Along with the individual contests, all competitors at the SkillsUSA State Leadership and Skills Conference were required to submit a resume and take a professional development test that focused on workplace, professional and technical skills as well as overall knowledge of SkillsUSA.

“SkillsUSA helps provide real-world context to the content being taught by classroom educators,” said Kent Storm, state director for SkillsUSA Iowa. “Taking the learning beyond the classroom allows students to grow and learn next to industry partners and gain valuable experience."

As one of Iowa’s career and technical student organizations (CTSO) , SkillsUSA champions the skilled trades industry and provides opportunities for students to apply the skills they have developed in classrooms through conferences, competitions, community service events, worksite visits and other activities.

“Participation in a CTSO like SkillsUSA helps students gain hands-on experience and connect classroom curricula to careers,” said Cale Hutchings, education consultant at the Iowa Department of Education. “Through CTSOs, students can become leaders and strengthen their employability skills, which is valuable as they explore potential next steps in their college and career pathways.”
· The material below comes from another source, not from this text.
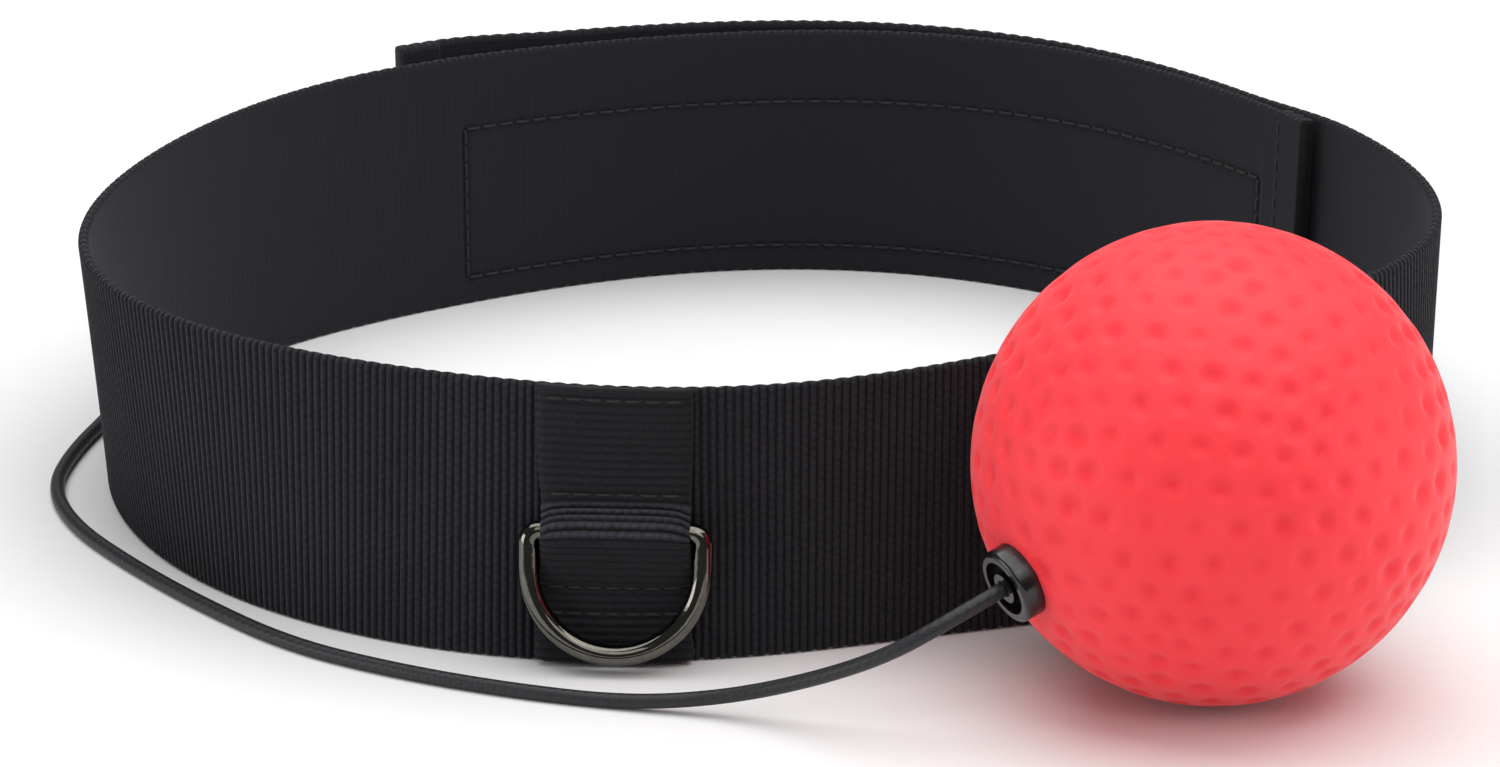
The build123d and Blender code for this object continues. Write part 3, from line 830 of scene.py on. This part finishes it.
def coil_route():
    """Control points of the coil: inwards on the surface, up, and outwards on the layer above."""
    total = COIL_TURNS + (COIL_LEAVE - COIL_START) / 360
    half = (total - COIL_CLIMB) / 2
    count = round(total * COIL_POINTS)
    route = []
    for index in range(count + 1):
        turns = total * index / count
        inward = min(turns, total - turns) / half
        radius = COIL_OUTER_TURN + (COIL_INNER_TURN - COIL_OUTER_TURN) * min(inward, 1.0)
        # The spline runs inside its control points.
        radius /= cos(pi / COIL_POINTS) ** 2
        layer = smooth_step((turns - half) / COIL_CLIMB)
        height = COIL_LOW + CORD_RADIUS + CORD_DIAMETER * layer
        route.append(COIL_MIDDLE + heading(COIL_START + 360 * turns) * radius + UP * height)
    return route


def cord_route():
    """Control points from the plug to the ferrule."""
    route = [cord_exit(), *CORD_ROUTE, *coil_route(), *TAIL_ROUTE]
    return [Vector(point) for point in route]


def elastic_cord(look):
    """The whole cord, from the plug's hub to the ferrule."""
    line = smooth_line(cord_route(), CORD_FINESSE, CORD_STEP)
    replaced = ("cord", "cord_coil", "cord_tail")
    shape = tube(line, CORD_RADIUS, CORD_SIDES, UP)
    piece = shape.piece("elastic_cord", "cord_set", "cord_sheath", look, replaced)
    on_it = [coil_tie(), cord_ferrule(), end_loop(look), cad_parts["hook_eye"]]
    return piece


def add_ribbon(shape, points, acrosses, width):
    """Flat tie along a line of points, with a ridge over its wire."""
    half = TIE_THICKNESS / 2
    ridge = TIE_RIDGE_REACH
    outline = (
        (-0.5, -half), (-0.5, half), (-ridge, half), (0.0, half + TIE_RIDGE), (ridge, half), (0.5, half),
        (0.5, -half), (0.0, -half),
    )
    loops = []
    for index, point in enumerate(points):
        along = points[min(index + 1, len(points) - 1)] - points[max(index - 1, 0)]
        facing = acrosses[index].cross(along).normalized()
        loops.append([point + acrosses[index] * width * side + facing * rise for side, rise in outline])
    across = [TIE_THICKNESS * index for index in range(len(outline) + 1)]
    shape.add_skin(loops, running_lengths(points), across)


def coil_tie():
    """Flat tie round the turns, with its two ends twisted together and folded over onto them."""
    outward = heading(TIE_ANGLE)
    across = UP.cross(outward)
    near = COIL_INNER_TURN - CORD_RADIUS
    far = COIL_OUTER_TURN + CORD_RADIUS
    low = COIL_LOW + CORD_RADIUS
    high = COIL_LOW + 2 * CORD_DIAMETER - CORD_RADIUS
    reach = CORD_RADIUS + TIE_THICKNESS / 2
    corners = ((far - CORD_RADIUS, high, 0), (near + CORD_RADIUS, high, 90))
    corners += ((near + CORD_RADIUS, low, 180), (far - CORD_RADIUS, low, 270))
    points = []
    for out, height, start in corners:
        for turn in range(start, start + 91, 15):
            rise = height + reach * sin(radians(turn))
            points.append(COIL_MIDDLE + outward * (out + reach * cos(radians(turn))) + UP * rise)
    shape = Shape()
    add_ribbon(shape, points + points[:1], [across] * (len(points) + 1), TIE_WIDTH)
    for side in (0, pi):
        line = []
        acrosses = []
        for index in range(TWIST_POINTS + 1):
            share = index / TWIST_POINTS
            radial = heading(TIE_ANGLE + TWIST_SWEEP * share)
            turn = 2 * pi * TWIST_TURNS * share + side
            aside = radial * cos(turn) + UP * sin(turn)
            rise = high + reach + TWIST_WIDTH / 2 + TIE_THICKNESS
            middle = COIL_MIDDLE + radial * (near + far) / 2 + UP * rise
            line.append(middle + aside * TWIST_OFFSET)
            acrosses.append(UP * cos(turn) - radial * sin(turn))
        add_ribbon(shape, line, acrosses, TWIST_WIDTH)
    return shape.piece("coil_twist_tie", "cord_set", "tie", tie_look(), ("coil_tie",))


def cord_ferrule():
    """Crimped tube, with two dents that grip the cord and an open rim at each end."""
    low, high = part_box("cord_ferrule")
    radius = (high.z - low.z) / 2
    length = high.x - low.x
    rim = [(LOOP_TUCK, FERRULE_MOUTH), (0.0, FERRULE_MOUTH)]
    rim += [(0.0, radius - FERRULE_RIM), (FERRULE_RIM, radius)]
    profile = rim + [(length * row / FERRULE_ROWS, radius) for row in range(2, FERRULE_ROWS - 1)]
    profile += [(length - along, size) for along, size in reversed(rim)]
    loops = []
    for along, size in profile:
        share = along / length
        squeeze = sum(smooth_step(1 - abs(share - place) / CRIMP_REACH) for place in CRIMP_PLACES)
        middle = (low + high) / 2 + Vector((along - length / 2, 0, 0))
        loop = []
        for side in range(FERRULE_SIDES):
            turn = 2 * pi * side / FERRULE_SIDES
            reach = size * (1 - CRIMP_DEPTH * squeeze * cos(turn) ** 2)
            loop.append(middle + Vector((0, reach * sin(turn), reach * cos(turn))))
        loops.append(loop)
    around = [2 * pi * radius * side / FERRULE_SIDES for side in range(FERRULE_SIDES + 1)]
    shape = Shape()
    shape.add_skin(loops, [along for along, size in profile], around)
    look = steel_look("ferrule_steel", (0.35, 0.34, 0.33), 0.35)
    return shape.piece("crimped_ferrule", "cord_set", "ferrule_metal", look, ("cord_ferrule",))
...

SkillsUSA boasts a roster of over 400,000 members nationwide. In Iowa, over 1,300 students and advisers in career and technical education programs participate in local SkillsUSA chapters.

At Southeast Polk, 21 student members are a part of their SkillsUSA chapter. Led by industrial technology teachers and chapter advisers Ryan Andersen and Brett Rickabaugh, the students have been involved with several community service projects, employer presentations and opportunities to work closely with instructors.

“Any time a student participates in SkillsUSA, it gives us more time with that student to elaborate on what we’ve learned in class,” Andersen said. “They can connect the idea to the planning, design and completion of a project and how that activity fits into a real career. That’s something we can’t replicate without a CTSO.”

Anderson also stated that students who participate in SkillsUSA and activities like the State Leadership and Skills Conference build confidence through their experiences.

“It really helps students to have the confidence to rely on their skills and what they know,” he said. “The skills competition requires them to use problem-solving skills and build off their knowledge to continue to learn and persevere.”

This year’s first-place winners at the SkillsUSA State Leadership and Skills Conference will move onward to compete with 6,000 other students at the national conference in Atlanta this June.

For Simon and Delvis, the skills competition was another step in building necessary skills and acumen for their futures. Simon, with his penchant for cabinet making, already has a full-time job lined up after graduation with a local cabinet shop. Additionally, Delvis would like to pursue something within the computer science field, perhaps in the coding or software engineering areas, and although he is changing fields, he believes SkillsUSA has helped him feel more prepared for the future.

“It has definitely helped me with skill-building and problem-solving,” he said. “What I’ve learned will be beneficial no matter what I decide to do next.”